Defeated, Squid instead decided to tackle Squid’s email inbox, culling out the Amazon phishing scams and getting rid of the romance scamster approaches – “Hey Gorgeous Cephalopod,” started one, written by an oily otter claiming to be a doctor working for the United Nations in Syria. But then Squid noticed a weird pattern emerge: During the pandemic, public relations pros needing to justify their retainers have sent a slew of pitches intended to (checks notes) keep our spirits up during the shutdown.

From Boise, Idaho, Black Mansion Design Studio thinks the shutdown – you know, that time when companies are wondering how they’ll survive – is the perfect time to consider giving their brands a fresh look to “turn lemons into lemonade.” Why bother with lemonade, when Watsonville-based Integrity Wines is serving up an in-home interactive wine tasting experience in which you can buy a tasting kit (curbside pickup available) and proprietor Mark Hoover will Zoom in on a tasting experience and answer questions. Bring snacks – they ain’t included.

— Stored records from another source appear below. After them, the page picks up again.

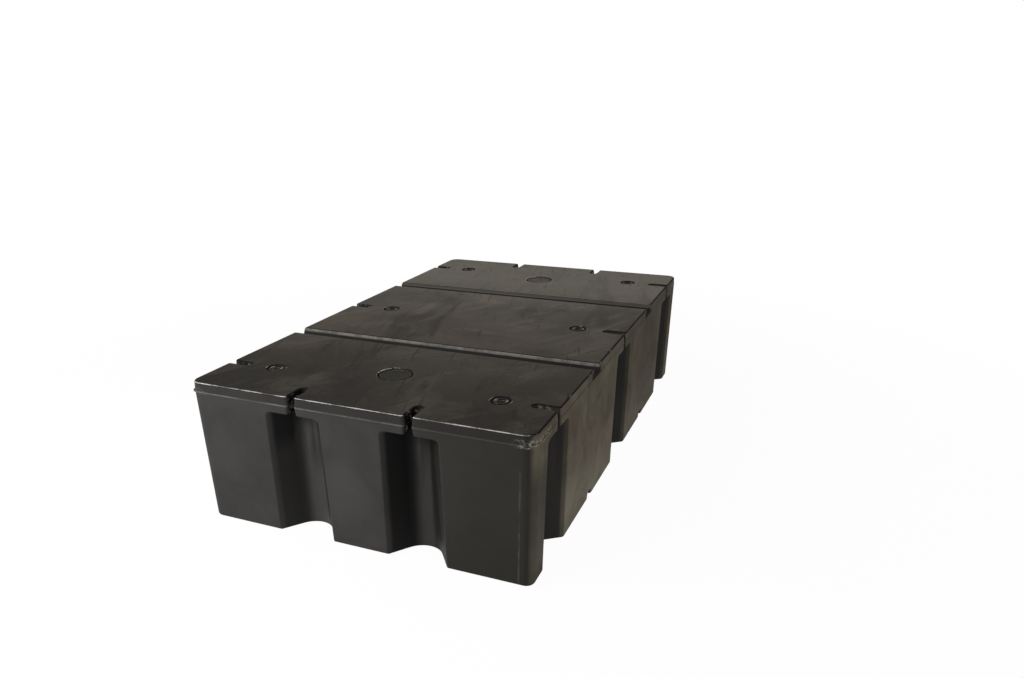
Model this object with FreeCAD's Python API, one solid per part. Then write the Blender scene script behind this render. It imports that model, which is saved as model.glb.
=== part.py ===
import FreeCAD, Part
import math
import os

V = FreeCAD.Vector
UP = V(0, 0, 1)
ORIGIN = V(0, 0, 0)

# Overall body of the drum, mm. Z runs from the base up to the deck face.
LENGTH = 1524.0
WIDTH = 914.4
HEIGHT = 381.0
CORNER_RADIUS = 31.0
BASE_EDGE_RADIUS = 8.0
DECK_EDGE_RADIUS = 4.0

# The mould parts around the body a little below the deck face.
PARTING_DROP = 25.0
WALL_DRAFT = 1.45
BAND_DRAFT = 3.0
FLASH_OUT = 0.9
FLASH_HIGH = 1.8
BURR_OUT = 4.0
BURR_WIDTH = 12.0
BURR_HIGH = 7.0

# Bolt slots, open to the edge, through the deck flange.
FLANGE_THICK = 48.0
SLOT_WIDTH = 18.0
SLOT_DEPTH = 62.0
SLOT_DRAFT = 6.0
SLOT_MOUTH_RADIUS = 7.0
END_SLOT_PITCH = 312.0
CORNER_TO_SIDE_SLOT = 162.0

# Wall recess below each bolt slot, open at the base.
RECESS_MOUTH = 151.0
RECESS_DEPTH = 71.0
RECESS_FLARE = 37.0
RECESS_ROOF_RADIUS = 12.0
RECESS_EDGE_RADIUS = 5.0

# Cross grooves in the deck face and matching channels in the base,
# midway between the side slots.
GROOVE_FLOOR = 32.0
GROOVE_DEPTH = 18.5
GROOVE_DRAFT = 18.0
GROOVE_LIP_RADIUS = 9.0
GROOVE_FOOT_RADIUS = 5.0
CHANNEL_FLOOR = 26.0
CHANNEL_DEPTH = 18.0
CHANNEL_DRAFT = 10.0
CHANNEL_LIP_RADIUS = 10.0
CHANNEL_FOOT_RADIUS = 5.0

# Large plugs that close the two fill holes.
FILL_TO_END = 228.6
FILL_SEAT_DIAMETER = 90.0
FILL_SEAT_DEPTH = 8.0
FILL_HOLE_DIAMETER = 76.0
FILL_HOLE_DEPTH = 22.0
FILL_HEAD_GAP = 4.5
FILL_HEAD_THICK = 7.0
FILL_RIM_WIDTH = 6.0
FILL_DISH_DEPTH = 1.2

# Small plugs that close the six vent holes, in line with the side slots.
VENT_TO_SIDE = 144.0
VENT_SEAT_DIAMETER = 50.0
VENT_SEAT_DEPTH = 7.0
VENT_HOLE_DIAMETER = 25.0
VENT_HOLE_DEPTH = 18.0
VENT_HEAD_DIAMETER = 38.0
VENT_HEAD_THICK = 6.0
VENT_DISH_DIAMETER = 24.0
VENT_DISH_DEPTH = 3.5

SEAT_LIP_RADIUS = 2.5
PLUG_EDGE_RADIUS = 1.5
PLUG_FIT = 0.3
REACH = 40.0

PARTING_Z = HEIGHT - PARTING_DROP
ROOF_Z = HEIGHT - FLANGE_THICK
HALF_LENGTH = LENGTH / 2 - FLASH_OUT
HALF_WIDTH = WIDTH / 2 - FLASH_OUT
SLOT_ROW = LENGTH / 2 - CORNER_TO_SIDE_SLOT
GROOVE_ROW = SLOT_ROW / 2


def slope(degrees):
    return math.tan(math.radians(degrees))


def wall_inset(z):
    if z > PARTING_Z:
        return (z - PARTING_Z) * slope(BAND_DRAFT)
    return (PARTING_Z - z) * slope(WALL_DRAFT)


def near(first, second):
    return abs(first - second) < 0.01


def spans_width(box):
    return box.XLength > 0.9 * WIDTH


def arc(first, middle, last):
    return Part.Arc(first, middle, last).toShape()


def bend(centre, radius, start, end, z):
    angles = (start, (start + end) / 2, end)
    points = []
    for angle in angles:
        turn = math.radians(angle)
        points.append(V(centre[0] + radius * math.cos(turn), centre[1] + radius * math.sin(turn), z))
    return arc(points[0], points[1], points[2])


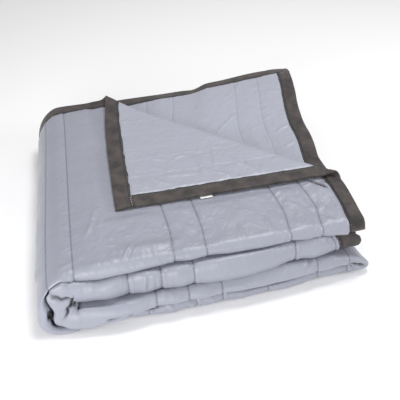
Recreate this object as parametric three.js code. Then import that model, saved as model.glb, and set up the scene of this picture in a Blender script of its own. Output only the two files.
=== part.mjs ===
// A quilted summer blanket, cut 2 m square and folded in four each way into a stack of
// sixteen layers. The back right corner of the top layer is turned over to the front left.
// Millimetres, +Z up, the stack rests on z = 0 with its front folds towards -Y.
//
// Every piece is first made flat, in the blanket's own measures: u runs across the channels,
// v runs along them and w stands up from the middle of the cloth. foldedPoint then carries
// each flat point to its place in the stack.
import * as THREE from 'three';

// The cut cloth
const cutLength = 2000;
const cutWidth = 2000;

// Quilting: pairs of seams, a narrow channel inside each pair and a wide one between pairs
const firstSeam = 75;
const narrowChannel = 50;
const channelPeriod = 180;
const puffHalf = 2.4;
const seamHalf = 1.0;
const puffSlope = 22;

// Binding tape, folded round the edge of the cloth
const bindingWidth = 28;
const tapeThickness = 0.9;
const hemHalf = 1.1;
const sewnGap = 0.4;
const hemSlope = 18;

// Sewn-in label, on the top face at the right end of the top layer
const labelLength = 21;
const labelWidth = 20;
const labelThickness = 0.5;
const labelShows = 7;
const labelAlong = 132;

// The stack
const stackWidth = 514;
const stackBack = 248;
const layerPitch = 6.8;
const plyPitch = 4 * layerPitch;
const lowerPlyInset = 16;
const innerRollInset = 7;
const sunkIntoFloor = 0.95;
const leftScale = 0.936;
const rightScale = 1.066;
const sag = 7;
const backLeftTaper = 10;
const taperReach = 150;
const footprintMiddle = [18.3, -2.9];

// The turned corner: its crease crosses the back edge and the right end of the top layer
const creaseOnBack = 376;
const creaseOnRight = 384;
const creaseRadius = 3.3;
const backLift = 5.6;
const backLiftReach = 70;
const rightLift = 1.5;
const rightLiftReach = 60;
const creaseCuts = [0, 2.6, 5.2, 7.8, 10.4, 15, 20, 25];
const cutSnap = 1.2;

// Radii of the half turns: two kinds where layers turn, two kinds where plies turn
const wideTurn = 1.5 * layerPitch;
const tightTurn = 0.5 * layerPitch;
const outerRoll = 1.5 * plyPitch;
const innerRoll = 0.5 * plyPitch;

// Straight runs between the turns
const layerDepth = (cutWidth - Math.PI * (wideTurn + 2 * tightTurn)) / 4;
const topRight = stackWidth / 2;
const rollCentre = -stackWidth / 2 + 2 * plyPitch;
const topRun = topRight - rollCentre;
const bottomRun = stackWidth / 2 - lowerPlyInset - rollCentre;
const thirdRun = bottomRun - innerRollInset;
const lastRun = cutLength - topRun - bottomRun - thirdRun - Math.PI * (outerRoll + 2 * innerRoll);

// The way the cloth goes from its back edge, layer by layer, seen from the right end
const depthPath = {
  across: stackBack,
  up: wideTurn,
  pieces: [
    { turn: 0, length: layerDepth },
    { turn: 1, length: Math.PI * wideTurn, radius: wideTurn },
    { turn: 0, length: layerDepth },
    { turn: 1, length: Math.PI * tightTurn, radius: tightTurn },
    { turn: 0, length: layerDepth },
    { turn: -1, length: Math.PI * tightTurn, radius: tightTurn },
    { turn: 0, length: layerDepth },
  ],
};

// The way the four-layer band goes from its right end, ply by ply, seen from the front
const lengthPath = {
  across: topRight,
  up: 3.5 * plyPitch,
  pieces: [
    { turn: 0, length: topRun },
    { turn: 1, length: Math.PI * outerRoll, radius: outerRoll },
    { turn: 0, length: bottomRun },
    { turn: 1, length: Math.PI * innerRoll, radius: innerRoll },
    { turn: 0, length: thirdRun },
    { turn: -1, length: Math.PI * innerRoll, radius: innerRoll },
    { turn: 0, length: lastRun },
  ],
};

// How far each ply has slid front to back, by the distance u along the cloth
const plySlide = [
  { at: 0, value: 0 },
  { at: 440, value: 0 },
  { at: 590, value: -26 },
  { at: 660, value: -15 },
  { at: 780, value: -18 },
  { at: 900, value: -14 },
  { at: 1030, value: 0 },
  { at: 1100, value: -10 },
  { at: 1280, value: -25 },
  { at: 1480, value: -14 },
  { at: 1740, value: -13 },
  { at: 2000, value: -4 },
];

// How far the ends of the layers have slipped past each other, by the distance v
const layerSlip = [
  { at: 0, value: 0 },
  { at: 480, value: 0 },
  { at: 760, value: 5 },
  { at: 1260, value: -3 },
  { at: 1540, value: 0 },
  { at: 2000, value: 0 },
];

// The uncovered corner of the layer under the flap lies askew: its drift to the right, by
// the share of the way from its front turn to its back edge
const cornerDrift = [
  { at: 0, value: 0 },
  { at: 0.28, value: -13 },
  { at: 0.51, value: -6 },
  { at: 1, value: 33 },
];
const driftFull = 255;
const cornerReach = 22;
const cornerReachWidth = 200;
const cornerRise = 7;
const cornerRiseWidth = 150;

function smoothStep(from, to, value) {
  const share = Math.min(1, Math.max(0, (value - from) / (to - from)));
  return share * share * (3 - 2 * share);
}

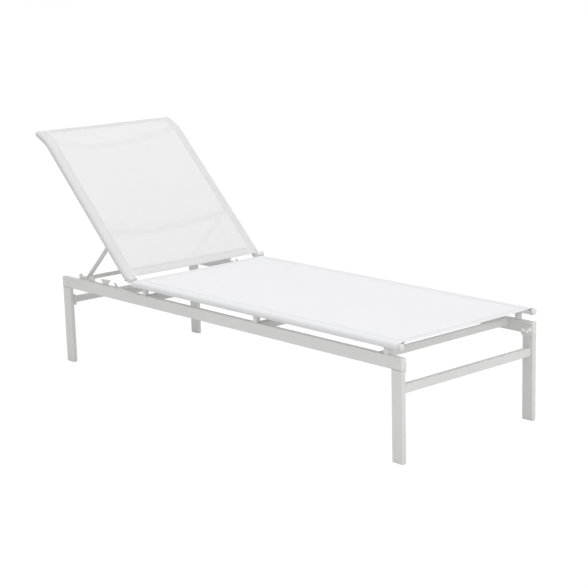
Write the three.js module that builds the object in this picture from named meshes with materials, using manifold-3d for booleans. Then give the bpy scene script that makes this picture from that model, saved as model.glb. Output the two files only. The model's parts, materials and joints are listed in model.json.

From New York, Howard Tiersky, coauthor of Impactful Online Meetings: How to Run Polished Virtual Working Sessions That Are Engaging and Effective, promises an interview on how you can, um, run impactful online meetings. Which probably doesn’t entail six people yelling at each other, “I can’t hear you.” One of Tiersky’s suggestions appears to be forcing participants to turn on their devices’ video function, which is meant to foster participation but which Squid thinks is bullshit – Squid prefers to attend morning Zoom meetings with the editorial team completely naked. And speaking of completely naked, Trojan – the condom company – sent an email letting Squid know that while some online retailers have classified condoms as “non-essential” items, Trojan was urging retailers to classify them as essential and speed up delivery times to protect against STDs and a slew of unintended coronababies in nine months.

But Squid’s favorite? If sheltering in place isn’t all you hoped, LuxeVaca is offering travelers an opportunity “to escape the virus and stay in one of our disinfected luxury homes away from the large cities.” Some of those homes are on the Monterey Peninsula, where “outdoor activities can be enjoyed by your entire family like bike rides, beach walks (and) golf.” Except golf is currently prohibited and if you travel here to rent a place for $5,000 a night to get away during the pandemic, you’re kind of a dick.